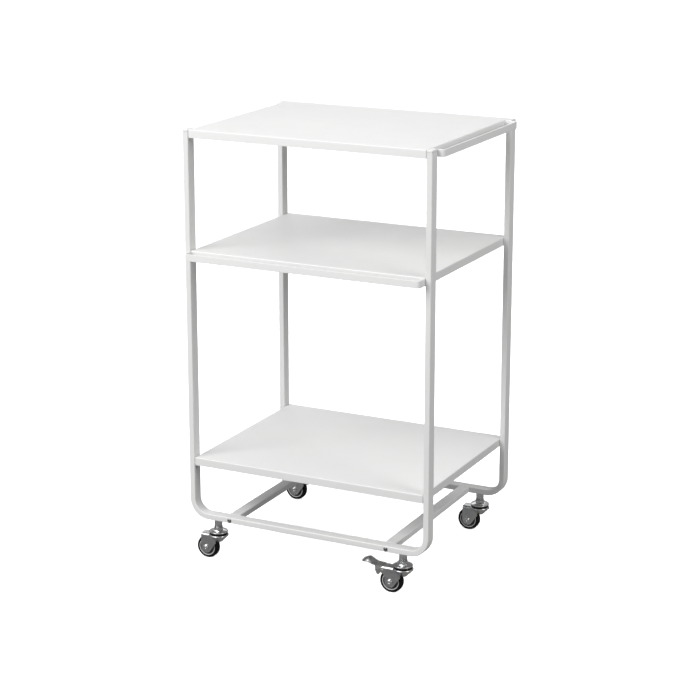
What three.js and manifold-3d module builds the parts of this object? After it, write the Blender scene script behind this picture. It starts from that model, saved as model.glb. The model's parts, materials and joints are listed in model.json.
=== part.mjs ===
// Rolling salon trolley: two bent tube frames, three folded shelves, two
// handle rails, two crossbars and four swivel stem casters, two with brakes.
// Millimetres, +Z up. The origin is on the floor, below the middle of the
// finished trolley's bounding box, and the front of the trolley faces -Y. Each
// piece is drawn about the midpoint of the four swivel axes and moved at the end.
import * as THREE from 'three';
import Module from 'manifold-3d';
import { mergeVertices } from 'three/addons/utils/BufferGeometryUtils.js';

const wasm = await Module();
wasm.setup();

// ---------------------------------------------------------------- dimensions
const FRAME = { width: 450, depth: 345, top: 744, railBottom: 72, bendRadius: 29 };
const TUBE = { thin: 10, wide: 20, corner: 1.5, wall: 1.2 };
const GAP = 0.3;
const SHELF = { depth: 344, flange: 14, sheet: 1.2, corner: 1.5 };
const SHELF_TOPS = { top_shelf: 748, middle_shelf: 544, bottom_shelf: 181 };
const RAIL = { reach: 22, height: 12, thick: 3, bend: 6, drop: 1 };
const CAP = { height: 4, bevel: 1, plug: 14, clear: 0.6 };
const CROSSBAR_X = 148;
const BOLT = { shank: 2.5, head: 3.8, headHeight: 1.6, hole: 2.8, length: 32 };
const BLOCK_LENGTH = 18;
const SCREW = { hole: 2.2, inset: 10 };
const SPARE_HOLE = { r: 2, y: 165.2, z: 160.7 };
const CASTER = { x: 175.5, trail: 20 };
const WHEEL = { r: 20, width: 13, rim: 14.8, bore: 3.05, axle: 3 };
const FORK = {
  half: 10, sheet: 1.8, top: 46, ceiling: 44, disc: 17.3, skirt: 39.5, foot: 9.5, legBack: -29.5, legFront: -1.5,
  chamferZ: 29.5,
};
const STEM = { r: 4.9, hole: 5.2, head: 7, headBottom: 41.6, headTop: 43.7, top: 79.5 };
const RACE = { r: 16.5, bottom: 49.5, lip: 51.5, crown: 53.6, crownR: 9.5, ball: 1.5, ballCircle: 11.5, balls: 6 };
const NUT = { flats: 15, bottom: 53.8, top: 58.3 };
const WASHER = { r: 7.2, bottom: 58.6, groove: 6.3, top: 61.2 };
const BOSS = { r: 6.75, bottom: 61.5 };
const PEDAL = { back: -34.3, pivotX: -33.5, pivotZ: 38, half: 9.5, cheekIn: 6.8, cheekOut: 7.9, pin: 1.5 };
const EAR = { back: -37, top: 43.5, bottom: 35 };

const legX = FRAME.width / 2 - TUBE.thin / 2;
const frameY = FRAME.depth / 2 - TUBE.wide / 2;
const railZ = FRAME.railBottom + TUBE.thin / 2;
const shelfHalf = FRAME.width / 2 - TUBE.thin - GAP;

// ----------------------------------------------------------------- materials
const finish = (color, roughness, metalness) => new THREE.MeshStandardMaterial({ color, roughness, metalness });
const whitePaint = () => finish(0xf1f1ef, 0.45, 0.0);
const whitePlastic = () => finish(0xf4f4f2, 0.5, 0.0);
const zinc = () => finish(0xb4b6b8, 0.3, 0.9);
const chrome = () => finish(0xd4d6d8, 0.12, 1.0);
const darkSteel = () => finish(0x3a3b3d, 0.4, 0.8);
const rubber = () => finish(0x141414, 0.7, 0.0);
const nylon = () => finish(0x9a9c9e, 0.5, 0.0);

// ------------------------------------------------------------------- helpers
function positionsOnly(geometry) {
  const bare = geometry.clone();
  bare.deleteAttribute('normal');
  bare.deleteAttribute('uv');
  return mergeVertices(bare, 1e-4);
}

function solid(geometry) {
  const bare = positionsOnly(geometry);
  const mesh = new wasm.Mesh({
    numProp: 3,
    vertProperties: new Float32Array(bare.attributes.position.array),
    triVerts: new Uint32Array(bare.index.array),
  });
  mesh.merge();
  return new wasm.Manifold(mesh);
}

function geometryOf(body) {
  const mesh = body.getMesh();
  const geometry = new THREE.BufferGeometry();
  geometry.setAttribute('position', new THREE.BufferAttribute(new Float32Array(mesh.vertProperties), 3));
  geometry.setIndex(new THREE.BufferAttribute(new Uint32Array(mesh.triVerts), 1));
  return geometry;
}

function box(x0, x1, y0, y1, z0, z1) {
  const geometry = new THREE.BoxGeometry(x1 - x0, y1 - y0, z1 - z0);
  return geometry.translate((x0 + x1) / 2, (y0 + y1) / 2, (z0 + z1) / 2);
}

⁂

◆ Exercise brief:
Go through the material above line by line and copy it exactly.

◆ The solution:
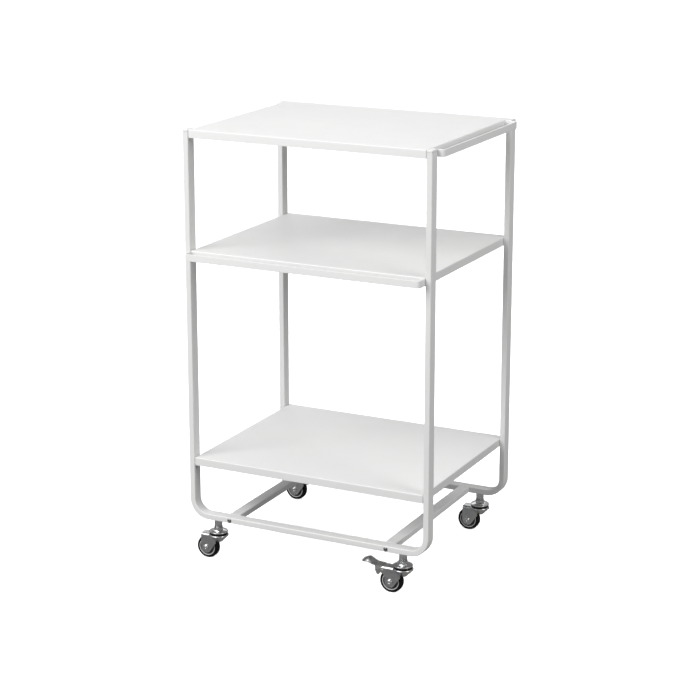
What three.js and manifold-3d module builds the parts of this object? After it, write the Blender scene script behind this picture. It starts from that model, saved as model.glb. The model's parts, materials and joints are listed in model.json.
=== part.mjs ===
// Rolling salon trolley: two bent tube frames, three folded shelves, two
// handle rails, two crossbars and four swivel stem casters, two with brakes.
// Millimetres, +Z up. The origin is on the floor, below the middle of the
// finished trolley's bounding box, and the front of the trolley faces -Y. Each
// piece is drawn about the midpoint of the four swivel axes and moved at the end.
import * as THREE from 'three';
import Module from 'manifold-3d';
import { mergeVertices } from 'three/addons/utils/BufferGeometryUtils.js';

const wasm = await Module();
wasm.setup();

// ---------------------------------------------------------------- dimensions
const FRAME = { width: 450, depth: 345, top: 744, railBottom: 72, bendRadius: 29 };
const TUBE = { thin: 10, wide: 20, corner: 1.5, wall: 1.2 };
const GAP = 0.3;
const SHELF = { depth: 344, flange: 14, sheet: 1.2, corner: 1.5 };
const SHELF_TOPS = { top_shelf: 748, middle_shelf: 544, bottom_shelf: 181 };
const RAIL = { reach: 22, height: 12, thick: 3, bend: 6, drop: 1 };
const CAP = { height: 4, bevel: 1, plug: 14, clear: 0.6 };
const CROSSBAR_X = 148;
const BOLT = { shank: 2.5, head: 3.8, headHeight: 1.6, hole: 2.8, length: 32 };
const BLOCK_LENGTH = 18;
const SCREW = { hole: 2.2, inset: 10 };
const SPARE_HOLE = { r: 2, y: 165.2, z: 160.7 };
const CASTER = { x: 175.5, trail: 20 };
const WHEEL = { r: 20, width: 13, rim: 14.8, bore: 3.05, axle: 3 };
const FORK = {
  half: 10, sheet: 1.8, top: 46, ceiling: 44, disc: 17.3, skirt: 39.5, foot: 9.5, legBack: -29.5, legFront: -1.5,
  chamferZ: 29.5,
};
const STEM = { r: 4.9, hole: 5.2, head: 7, headBottom: 41.6, headTop: 43.7, top: 79.5 };
const RACE = { r: 16.5, bottom: 49.5, lip: 51.5, crown: 53.6, crownR: 9.5, ball: 1.5, ballCircle: 11.5, balls: 6 };
const NUT = { flats: 15, bottom: 53.8, top: 58.3 };
const WASHER = { r: 7.2, bottom: 58.6, groove: 6.3, top: 61.2 };
const BOSS = { r: 6.75, bottom: 61.5 };
const PEDAL = { back: -34.3, pivotX: -33.5, pivotZ: 38, half: 9.5, cheekIn: 6.8, cheekOut: 7.9, pin: 1.5 };
const EAR = { back: -37, top: 43.5, bottom: 35 };

const legX = FRAME.width / 2 - TUBE.thin / 2;
const frameY = FRAME.depth / 2 - TUBE.wide / 2;
const railZ = FRAME.railBottom + TUBE.thin / 2;
const shelfHalf = FRAME.width / 2 - TUBE.thin - GAP;

// ----------------------------------------------------------------- materials
const finish = (color, roughness, metalness) => new THREE.MeshStandardMaterial({ color, roughness, metalness });
const whitePaint = () => finish(0xf1f1ef, 0.45, 0.0);
const whitePlastic = () => finish(0xf4f4f2, 0.5, 0.0);
const zinc = () => finish(0xb4b6b8, 0.3, 0.9);
const chrome = () => finish(0xd4d6d8, 0.12, 1.0);
const darkSteel = () => finish(0x3a3b3d, 0.4, 0.8);
const rubber = () => finish(0x141414, 0.7, 0.0);
const nylon = () => finish(0x9a9c9e, 0.5, 0.0);

// ------------------------------------------------------------------- helpers
function positionsOnly(geometry) {
  const bare = geometry.clone();
  bare.deleteAttribute('normal');
  bare.deleteAttribute('uv');
  return mergeVertices(bare, 1e-4);
}

function solid(geometry) {
  const bare = positionsOnly(geometry);
  const mesh = new wasm.Mesh({
    numProp: 3,
    vertProperties: new Float32Array(bare.attributes.position.array),
    triVerts: new Uint32Array(bare.index.array),
  });
  mesh.merge();
  return new wasm.Manifold(mesh);
}

function geometryOf(body) {
  const mesh = body.getMesh();
  const geometry = new THREE.BufferGeometry();
  geometry.setAttribute('position', new THREE.BufferAttribute(new Float32Array(mesh.vertProperties), 3));
  geometry.setIndex(new THREE.BufferAttribute(new Uint32Array(mesh.triVerts), 1));
  return geometry;
}

function box(x0, x1, y0, y1, z0, z1) {
  const geometry = new THREE.BoxGeometry(x1 - x0, y1 - y0, z1 - z0);
  return geometry.translate((x0 + x1) / 2, (y0 + y1) / 2, (z0 + z1) / 2);
}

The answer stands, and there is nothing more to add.